Highlight adjacent experience: If you lack formal leadership of people, emphasise leadership of projects, initiatives, or processes that demonstrate similar capabilities.
Express learning orientation: Indicate genuine interest in developing specific capabilities, supported by evidence of past learning and growth.
Gap-handling examples:
| Gap | Strategy | Resume Framing |
|---|---|---|
| No direct reports | Highlight influence leadership | "Led project team of 6 without formal authority" |
| Limited strategic experience | Show expanding scope | "Progressed from task execution to planning involvement" |
| No change management | Demonstrate adaptability | "Successfully navigated 3 organisational restructures" |
Several common mistakes reduce the impact of leadership skills on resumes.
Frequent errors:
Vague claims without evidence: Stating "strong leadership skills" without supporting examples provides no credibility. Every claim requires demonstration.
Overuse of buzzwords: Terms like "dynamic leader" or "visionary thinker" without substance appear hollow. Specificity creates believability.
Failure to quantify: Leadership impact should be measured where possible. Numbers differentiate genuine achievement from generic claims.
Misalignment with role: Highlighting leadership skills irrelevant to the target position wastes valuable resume space and suggests poor judgment.
Passive voice and "we" language: Obscuring your personal contribution makes assessing your actual leadership capability impossible.
Error correction guide:
| Mistake | Weak Example | Strong Example |
|---|---|---|
| Vague claims | "Strong leader" | "Led 8-person team to 25% productivity increase" |
| Buzzwords | "Dynamic, results-oriented" | "Delivered £2M project under budget" |
| No numbers | "Managed large team" | "Managed team of 15 across 3 locations" |
| Wrong skills | "Strategic visionary" (for entry role) | "Demonstrated initiative by leading process improvement" |
| Passive voice | "Team was managed" | "Managed team of 12 engineers" |
Resume claims must be defensible in interviews. Exaggeration damages credibility and can end candidacies.
Integrity guidelines:
Claim what you can discuss: Every leadership claim should have a supporting story you can share in detail during interviews.
Use accurate scope language: Distinguish between leading, supporting, contributing to, and participating in. Each has different leadership implications.
Quantify conservatively: When uncertain about exact numbers, use ranges or qualifiers ("approximately," "over," "more than") rather than inflated specifics.
Acknowledge team contributions: Taking sole credit for collaborative achievements will surface during reference checks and damage your reputation.
Scope language guide:
| Contribution Level | Appropriate Language |
|---|---|
| Full accountability | "Led," "Directed," "Built" |
| Primary contributor | "Spearheaded," "Drove," "Championed" |
| Significant involvement | "Co-led," "Contributed to," "Supported" |
| Participant | "Participated in," "Assisted with," "Helped" |
The five leadership skills most valued across industries are communication (clear articulation and active listening), decision-making (sound judgment under pressure), team development (growing others' capabilities), strategic thinking (seeing the bigger picture), and adaptability (adjusting to changing circumstances).

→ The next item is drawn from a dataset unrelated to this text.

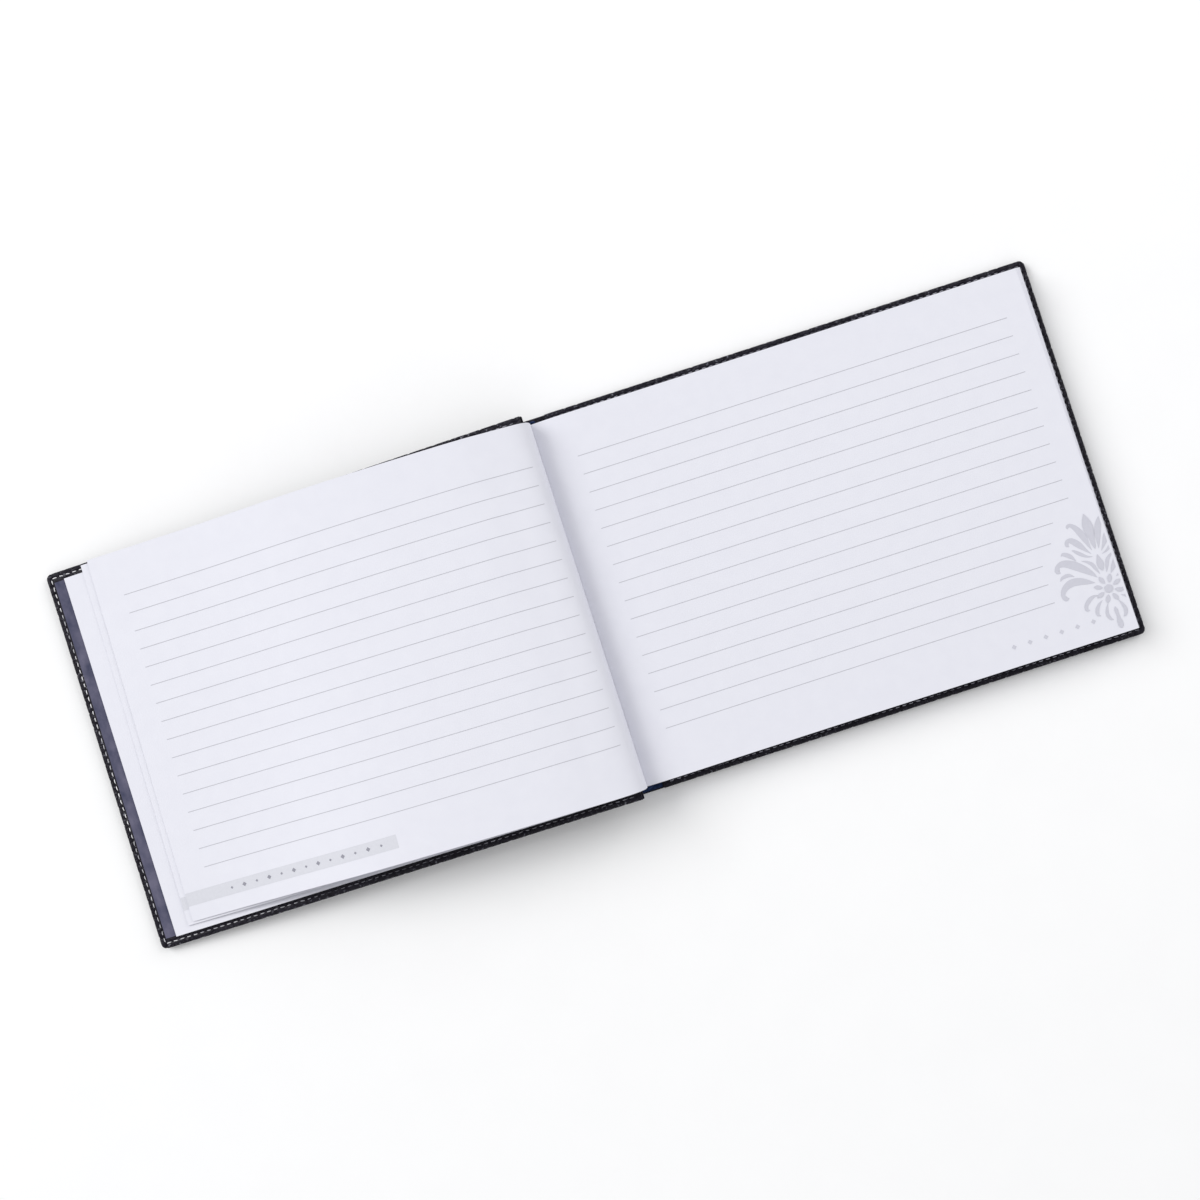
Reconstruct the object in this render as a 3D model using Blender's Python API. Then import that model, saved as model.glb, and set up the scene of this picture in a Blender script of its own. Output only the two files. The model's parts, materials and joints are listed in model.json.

Prioritise those most relevant to your target role while ensuring you can demonstrate each with specific examples.
Describe leadership through influence, initiative, and informal coordination rather than formal authority. Highlight project leadership, peer mentoring, cross-functional collaboration, and process improvement. Use language like "coordinated," "facilitated," "initiated," and "drove" to convey leadership without implying direct management that you didn't have.
Use multiple approaches: include a skills section for keyword visibility, embed leadership skills within experience bullets to provide evidence, and highlight signature capabilities in your summary. This repetition reinforces your positioning while ensuring applicant tracking systems capture relevant keywords.
Focus on five to eight leadership skills most relevant to your target role. Quality matters more than quantity—thoroughly demonstrated capabilities with evidence outweigh lengthy lists of unsubstantiated claims. Tailor your selection to each application based on job requirements.
Prove leadership skills through specific achievements with quantified outcomes. Instead of claiming "strong communication skills," demonstrate: "Delivered quarterly presentations to executive team, securing £500K budget approval." Evidence transforms claims into credibility.
Employers seek initiative, collaboration, communication, adaptability, and learning orientation in entry-level candidates. They don't expect extensive management experience but do value evidence of taking ownership, working effectively with others, and demonstrating growth potential.
Analyse each job description for explicitly stated and implied leadership requirements. Select and prioritise skills that address those requirements, using language that mirrors the posting where your experience genuinely applies. Adjust emphasis rather than fabricating new experience.
Your resume represents your leadership story in condensed form. The challenge is selecting and presenting the capabilities that most effectively communicate your value to specific employers.
Focus on evidence over assertion. Every leadership skill you claim should connect to specific achievements you can discuss in detail. Quantify impact wherever possible—numbers create credibility and memorability that generic claims cannot achieve.
Tailor relentlessly. The leadership skills that matter depend on the role you pursue. Generic resumes with unfocused skill lists underperform targeted documents that directly address employer needs.
Your leadership experience exists—in project coordination, peer development, problem-solving, initiative-taking, and countless other contexts. The task is translating that experience into language that resonates with those who will read your CV.
Present your leadership skills with precision, support them with evidence, and align them with role requirements. Your resume is not merely a document but an opportunity to demonstrate the very communication and strategic thinking that leadership demands.